Vaughn Has Bumper Crop Of Monster Melons

Hal Vaughn pulled eight melons that weighed a whopping 1,400 pounds. He reported the melon seeds were planted in March and then transplanted to his garden in April.

WATER VALLEY – Have you ever seen a 14-foot trailer loaded with watermelons?
Doesn’t sound spectacular unless you saw Hal Vaughn’s trailer parked on Main Street Tuesday.
With only eight melons, his load tipped the scales collectively at 1,400 and were truly a sight to behold.
“If it wasn’t for that 100-pounder – I should have not even put it on there – they would average 185 pounds each,” Vaughn explained about the biggest melons from this year’s crop he has nurtured since March. He had others in his field that would weigh in over 100 pounds, but they didn’t make the trip to town. The trailer was full.
This year marks the third season Vaughn entered the field of local growers who compete in the annual Watermelon Carnival’s largest melon contest. He swept the competition all three years but he has other aspirations. Back during the first weekend of August when the carnival is held each year, the melons are still green and growing. To break a record, the melons have to stay on the vines longer as they put on pounds each day for at least another month and maybe two.

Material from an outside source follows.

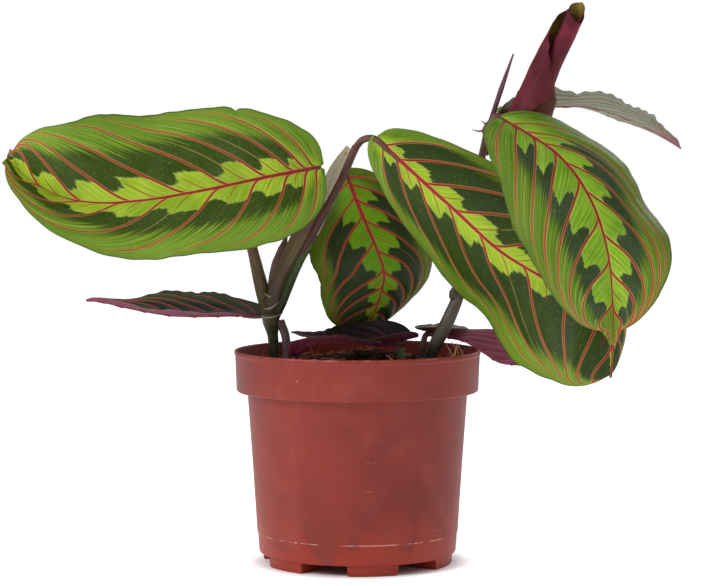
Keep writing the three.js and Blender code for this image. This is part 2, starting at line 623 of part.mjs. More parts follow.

Vaughn only pulled one of his bigger melons back in August for the annual carnival contest, a 166.7 pounder that was over 40 pounds bigger than the second place melon grown by distance cousin Jerry Vaughn.  With eight hills planted this year, he had plenty more back in his patch behind his house on County Road 436 between Water Valley and Coffeeville. He checked them regularly, taking measurements that are plugged into a tried-and-true formula to determine the weight. He could monitor how much they grew each week and determine when they stop growing. Finally he pulled the melons earlier this week, explaining that some of them had stopped growing.
“I wasn’t going to break a record with them, it was time to pull them,” Vaughn explained.

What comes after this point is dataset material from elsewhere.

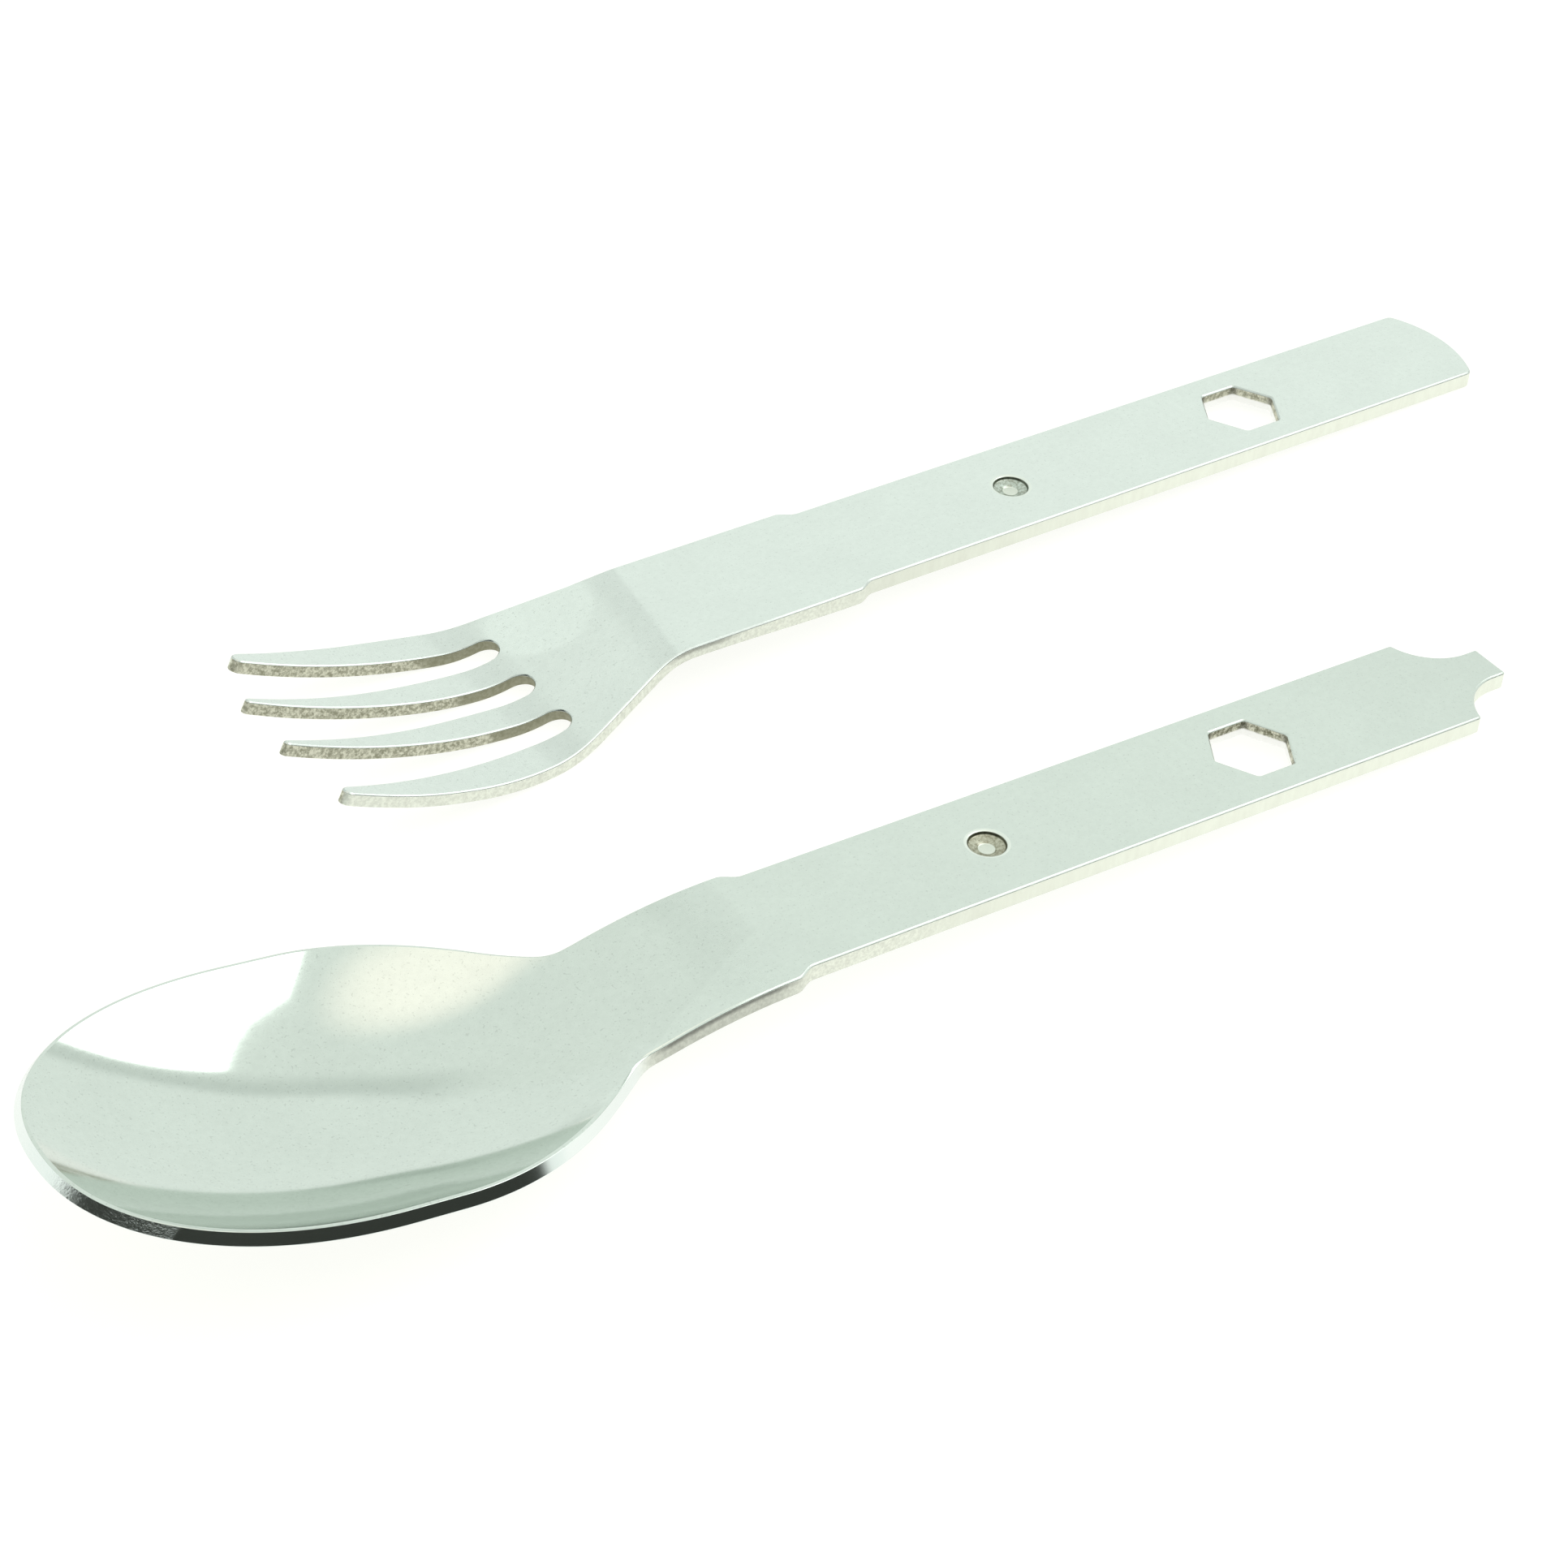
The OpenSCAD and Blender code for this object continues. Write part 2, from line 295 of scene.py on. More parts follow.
def tine_tip(start, end, tip_x):
    """The rounded end of a tine, from one edge to the other."""
    middle = (start[1] + end[1]) / 2
    half = (start[1] - end[1]) / 2
    length = start[0] + tip_x
    angles = np.radians(np.linspace(12, 168, 13))
    return [(start[0] - length * sin(a), middle + half * cos(a)) for a in angles]


def tine_edges():
    """Each tine from the far one to the near one: its upper edge in plan, its lower edge, its tip."""
    half_slot = SLOT_W / 2
    far_tines = [
        (fork_half, lambda x: SLOT_PITCH + half_slot + opened(x, SIDE_OUT_OPEN), FAR_TIP_X),
        (
            lambda x: SLOT_PITCH - half_slot - opened(x, SIDE_IN_OPEN),
            lambda x: half_slot + opened(x, CENTRE_OPEN),
            INNER_TIP_X,
        ),
    ]
    near_tines = [
        (lambda x, low=low: -low(x), lambda x, up=up: -up(x), tip_x)
        for (up, low, _), tip_x in zip(reversed(far_tines), (INNER_TIP_X, NEAR_TIP_X))
    ]
    return far_tines + near_tines


def edge_points(edge, start_x, end_x):
    """Points along an edge y = edge(x), half a millimetre apart."""
    step = 0.5 if end_x > start_x else -0.5
    return [(x, float(edge(x))) for x in np.arange(start_x, end_x, step)]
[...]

His reference to a record stems from another melon grown in Water Valley by that same distant cousin, Jerry Vaughn.
Jerry currently holds the Mississippi record for the largest melon at 239.5 pounds. Set in 2013, Jerry pulled his watermelon even later in the season, in October, and had the weight recorded on certified scales. Remember, 239.5 pounds, that is the number to beat.
At 76, Hal Vaughn is well known in the area as an all-in competitor. There were the marathons when he was in his 50s, he trained for years and competed in the Boston Marathon and others. His tomatoes are legendary, this year he planted 200 plants and sold hundreds and hundreds of pounds of delicious red tomatoes all over the county. His squirrel hunting dogs are among the best in the area, Vaughn hunts them religiously every day of the season, weather-permitting. You could not borrow enough money from Mechanics Bank to purchase some of his best ones.

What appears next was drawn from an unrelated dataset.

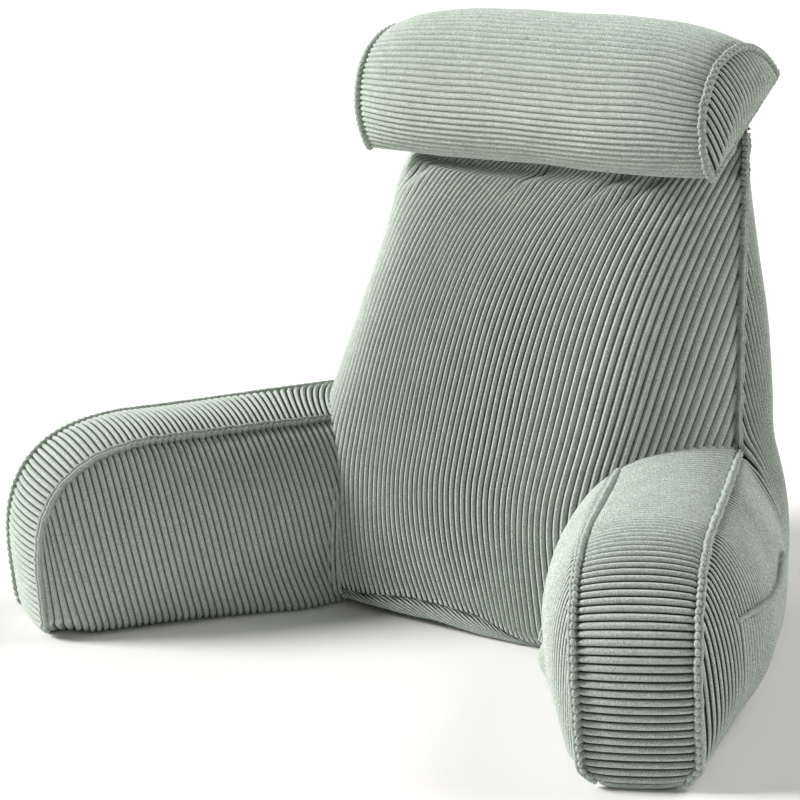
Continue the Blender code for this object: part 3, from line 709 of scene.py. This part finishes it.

That said, his aspirations for this latest venture are more than earning a blue ribbon.  Entering a first-place melon in the annual carnival contest is a goal, but like other competitors Vaughn enjoys giving the carnival crowd an experience to remember – after all, it is the Watermelon Carnival. By growing and showing this year’s crop, he also hopes to inspire other growers to get involved in the annual carnival competition as the number of competitors have dwindled in recent years.
“I want to encourage other people to grow them for the carnival (contest). I have good, quality seeds and will give them all they want. I will tell them what they need to do,” Vaughn explained  providing the seeds and expertise so others can make a showing in the 2021 carnival. Unlike Jerry Vaughn, who is a little more guarded with his advice, Vaughn will share everything he knows.
In fact, he shared his plans for next year’s crop. This fall he is going to put gin trash, phosphate and pot ash and disc it in good. Next he is going to dig four big holes, one for each of the four vines he plants next year. He is going to put his special concoction in the holes, a mixture that includes buckets of shad he will dip up at the spillway. After that, he will sprinkle a little dirt on top and cover each hole with a piece of tin.
“That will let it ferment and rot for about six months. When I get ready to plant, I will get my hand tiller and churn it up again and pull it all up in a big mound,” Vaughn added.  He admits the effort is strenuous.
“But to get good at anything, you have to work at it,” he added.
And he has a lot of melon prep work planned between now and this time next year.  Rest assured, that 239.5 pound state record, it may not hang around another seven years.